Exercise materials
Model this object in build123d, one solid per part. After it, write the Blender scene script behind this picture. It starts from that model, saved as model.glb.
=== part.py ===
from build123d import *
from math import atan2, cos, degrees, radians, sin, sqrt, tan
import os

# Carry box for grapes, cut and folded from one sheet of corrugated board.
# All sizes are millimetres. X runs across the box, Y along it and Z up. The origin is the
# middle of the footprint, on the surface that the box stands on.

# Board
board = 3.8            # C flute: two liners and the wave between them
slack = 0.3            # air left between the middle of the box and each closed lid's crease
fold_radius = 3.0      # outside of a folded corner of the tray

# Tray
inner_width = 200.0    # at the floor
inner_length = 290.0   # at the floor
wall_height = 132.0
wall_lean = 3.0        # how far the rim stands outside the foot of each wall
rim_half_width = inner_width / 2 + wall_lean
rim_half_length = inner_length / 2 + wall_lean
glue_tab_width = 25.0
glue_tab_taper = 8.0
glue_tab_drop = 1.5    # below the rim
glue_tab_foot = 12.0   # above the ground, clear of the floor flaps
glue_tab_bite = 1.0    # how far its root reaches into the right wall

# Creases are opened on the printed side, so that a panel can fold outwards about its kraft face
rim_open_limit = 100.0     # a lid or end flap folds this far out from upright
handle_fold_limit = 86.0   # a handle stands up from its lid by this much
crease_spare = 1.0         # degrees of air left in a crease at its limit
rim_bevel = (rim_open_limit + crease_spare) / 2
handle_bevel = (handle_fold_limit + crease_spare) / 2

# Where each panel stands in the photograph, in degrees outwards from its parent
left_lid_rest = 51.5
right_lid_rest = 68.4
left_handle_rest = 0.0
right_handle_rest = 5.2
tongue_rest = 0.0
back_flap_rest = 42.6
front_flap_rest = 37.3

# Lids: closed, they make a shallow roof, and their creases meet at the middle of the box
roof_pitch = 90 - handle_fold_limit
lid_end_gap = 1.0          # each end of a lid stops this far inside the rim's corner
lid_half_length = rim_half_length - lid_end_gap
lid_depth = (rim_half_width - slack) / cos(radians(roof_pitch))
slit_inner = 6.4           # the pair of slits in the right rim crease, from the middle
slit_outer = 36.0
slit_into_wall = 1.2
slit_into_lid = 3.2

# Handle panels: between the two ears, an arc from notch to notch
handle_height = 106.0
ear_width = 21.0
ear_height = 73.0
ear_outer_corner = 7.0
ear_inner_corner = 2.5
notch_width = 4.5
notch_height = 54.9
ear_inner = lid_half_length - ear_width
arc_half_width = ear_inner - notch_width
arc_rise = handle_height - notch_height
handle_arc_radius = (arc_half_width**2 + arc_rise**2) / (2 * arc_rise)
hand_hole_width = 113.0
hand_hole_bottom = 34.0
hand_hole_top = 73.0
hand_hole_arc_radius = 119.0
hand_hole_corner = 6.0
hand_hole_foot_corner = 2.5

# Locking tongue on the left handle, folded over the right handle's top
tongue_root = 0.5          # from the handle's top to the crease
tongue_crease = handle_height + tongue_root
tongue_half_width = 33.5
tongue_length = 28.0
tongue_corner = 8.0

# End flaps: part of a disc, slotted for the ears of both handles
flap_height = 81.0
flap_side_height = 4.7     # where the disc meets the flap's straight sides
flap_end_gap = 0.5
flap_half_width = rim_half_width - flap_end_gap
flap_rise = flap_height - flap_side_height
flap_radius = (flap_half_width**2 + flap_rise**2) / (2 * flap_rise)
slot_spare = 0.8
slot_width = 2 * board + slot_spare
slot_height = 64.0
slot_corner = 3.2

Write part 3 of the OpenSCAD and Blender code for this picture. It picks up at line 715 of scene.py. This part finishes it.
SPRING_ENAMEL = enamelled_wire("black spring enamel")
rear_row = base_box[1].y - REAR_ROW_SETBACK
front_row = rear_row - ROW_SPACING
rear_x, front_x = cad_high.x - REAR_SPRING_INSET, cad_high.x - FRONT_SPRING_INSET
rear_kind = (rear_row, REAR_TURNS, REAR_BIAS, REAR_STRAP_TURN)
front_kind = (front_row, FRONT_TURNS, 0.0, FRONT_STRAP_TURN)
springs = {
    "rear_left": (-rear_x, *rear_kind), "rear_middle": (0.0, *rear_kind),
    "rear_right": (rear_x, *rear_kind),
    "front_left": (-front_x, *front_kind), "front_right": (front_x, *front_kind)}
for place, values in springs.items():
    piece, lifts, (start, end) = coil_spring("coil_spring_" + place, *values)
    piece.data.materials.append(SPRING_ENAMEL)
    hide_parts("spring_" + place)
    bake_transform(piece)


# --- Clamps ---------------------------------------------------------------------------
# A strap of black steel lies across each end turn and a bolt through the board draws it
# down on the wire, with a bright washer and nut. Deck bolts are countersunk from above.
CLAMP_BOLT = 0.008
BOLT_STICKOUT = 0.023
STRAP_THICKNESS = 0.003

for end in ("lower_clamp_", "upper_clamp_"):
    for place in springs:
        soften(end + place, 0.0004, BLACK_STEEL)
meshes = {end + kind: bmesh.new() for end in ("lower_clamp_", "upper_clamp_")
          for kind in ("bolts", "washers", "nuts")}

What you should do
Repeat, exactly and only, the lines from the beginning of the material through the line that contains "fold_radius = 3.0".

Answer for this exercise
Model this object in build123d, one solid per part. After it, write the Blender scene script behind this picture. It starts from that model, saved as model.glb.
=== part.py ===
from build123d import *
from math import atan2, cos, degrees, radians, sin, sqrt, tan
import os

# Carry box for grapes, cut and folded from one sheet of corrugated board.
# All sizes are millimetres. X runs across the box, Y along it and Z up. The origin is the
# middle of the footprint, on the surface that the box stands on.

# Board
board = 3.8            # C flute: two liners and the wave between them
slack = 0.3            # air left between the middle of the box and each closed lid's crease
fold_radius = 3.0      # outside of a folded corner of the tray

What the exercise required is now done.